▶ [EXERCISE GOAL]: Select lines where the word "that" appears.

-=-=-

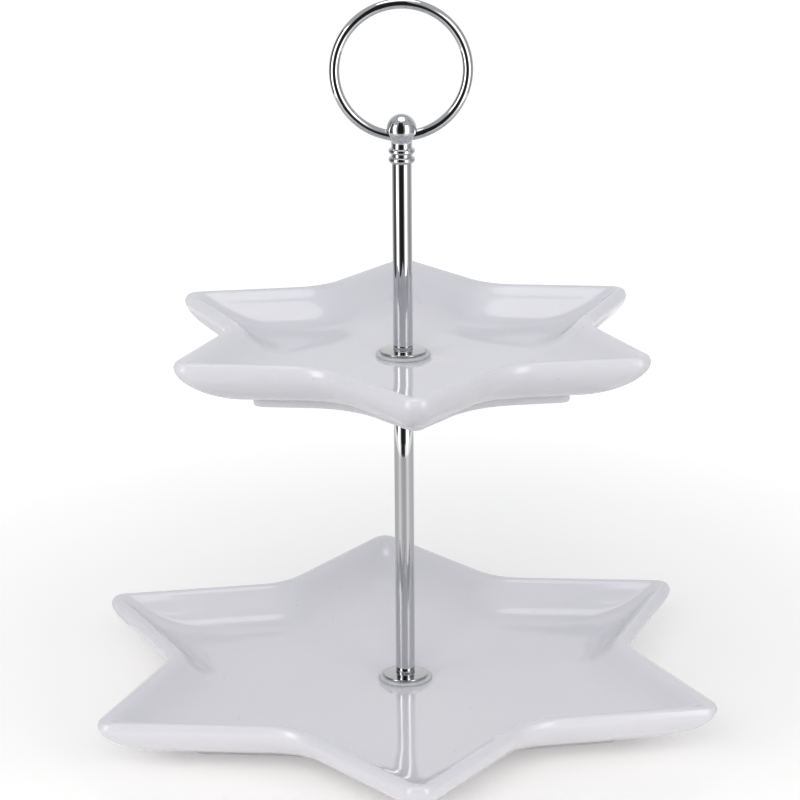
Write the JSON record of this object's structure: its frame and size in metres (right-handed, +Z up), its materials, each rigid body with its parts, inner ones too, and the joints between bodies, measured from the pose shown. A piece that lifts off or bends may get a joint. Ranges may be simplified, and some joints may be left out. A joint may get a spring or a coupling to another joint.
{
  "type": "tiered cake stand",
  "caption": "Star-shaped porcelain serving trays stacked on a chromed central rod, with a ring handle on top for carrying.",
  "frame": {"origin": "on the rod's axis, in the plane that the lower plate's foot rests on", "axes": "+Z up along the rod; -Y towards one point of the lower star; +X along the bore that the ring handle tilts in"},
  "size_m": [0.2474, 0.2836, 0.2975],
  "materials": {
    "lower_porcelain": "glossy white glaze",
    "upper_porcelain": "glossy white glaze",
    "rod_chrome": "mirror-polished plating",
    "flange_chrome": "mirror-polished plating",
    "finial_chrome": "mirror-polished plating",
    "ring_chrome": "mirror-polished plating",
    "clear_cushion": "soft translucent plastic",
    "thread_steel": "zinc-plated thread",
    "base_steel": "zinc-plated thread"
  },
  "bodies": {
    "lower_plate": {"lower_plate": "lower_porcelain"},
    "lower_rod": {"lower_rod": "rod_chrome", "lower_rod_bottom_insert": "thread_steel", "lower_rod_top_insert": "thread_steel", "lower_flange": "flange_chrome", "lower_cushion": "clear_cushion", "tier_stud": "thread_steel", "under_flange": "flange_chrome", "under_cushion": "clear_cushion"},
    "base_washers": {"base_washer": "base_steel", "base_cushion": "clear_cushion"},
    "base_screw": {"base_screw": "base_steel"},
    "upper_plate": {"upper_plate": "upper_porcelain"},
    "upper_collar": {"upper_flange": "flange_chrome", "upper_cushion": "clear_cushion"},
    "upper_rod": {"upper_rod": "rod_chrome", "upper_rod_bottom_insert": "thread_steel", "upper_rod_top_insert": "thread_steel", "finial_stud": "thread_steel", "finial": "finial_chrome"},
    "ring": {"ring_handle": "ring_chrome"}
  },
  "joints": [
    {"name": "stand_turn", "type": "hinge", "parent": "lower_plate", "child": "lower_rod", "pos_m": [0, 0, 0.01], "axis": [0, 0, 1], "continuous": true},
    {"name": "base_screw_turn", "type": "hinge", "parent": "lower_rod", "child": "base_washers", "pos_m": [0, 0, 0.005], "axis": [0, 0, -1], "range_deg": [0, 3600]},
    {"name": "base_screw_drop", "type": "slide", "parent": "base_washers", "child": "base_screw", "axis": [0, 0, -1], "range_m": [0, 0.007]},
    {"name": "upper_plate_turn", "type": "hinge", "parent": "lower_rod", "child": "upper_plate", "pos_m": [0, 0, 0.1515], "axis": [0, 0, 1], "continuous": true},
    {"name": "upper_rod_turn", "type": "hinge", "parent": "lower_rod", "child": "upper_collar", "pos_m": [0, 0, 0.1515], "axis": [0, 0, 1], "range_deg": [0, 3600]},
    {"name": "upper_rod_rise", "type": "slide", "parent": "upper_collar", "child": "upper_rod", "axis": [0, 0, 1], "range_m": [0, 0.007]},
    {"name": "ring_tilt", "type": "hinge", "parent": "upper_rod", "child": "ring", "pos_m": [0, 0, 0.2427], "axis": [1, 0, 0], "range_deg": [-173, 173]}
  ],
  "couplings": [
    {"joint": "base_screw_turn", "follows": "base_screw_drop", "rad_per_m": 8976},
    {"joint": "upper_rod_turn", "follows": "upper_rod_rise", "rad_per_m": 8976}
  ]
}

-=-=-

▶ [IN RESPONSE]:
Write the JSON record of this object's structure: its frame and size in metres (right-handed, +Z up), its materials, each rigid body with its parts, inner ones too, and the joints between bodies, measured from the pose shown. A piece that lifts off or bends may get a joint. Ranges may be simplified, and some joints may be left out. A joint may get a spring or a coupling to another joint.
  "frame": {"origin": "on the rod's axis, in the plane that the lower plate's foot rests on", "axes": "+Z up along the rod; -Y towards one point of the lower star; +X along the bore that the ring handle tilts in"},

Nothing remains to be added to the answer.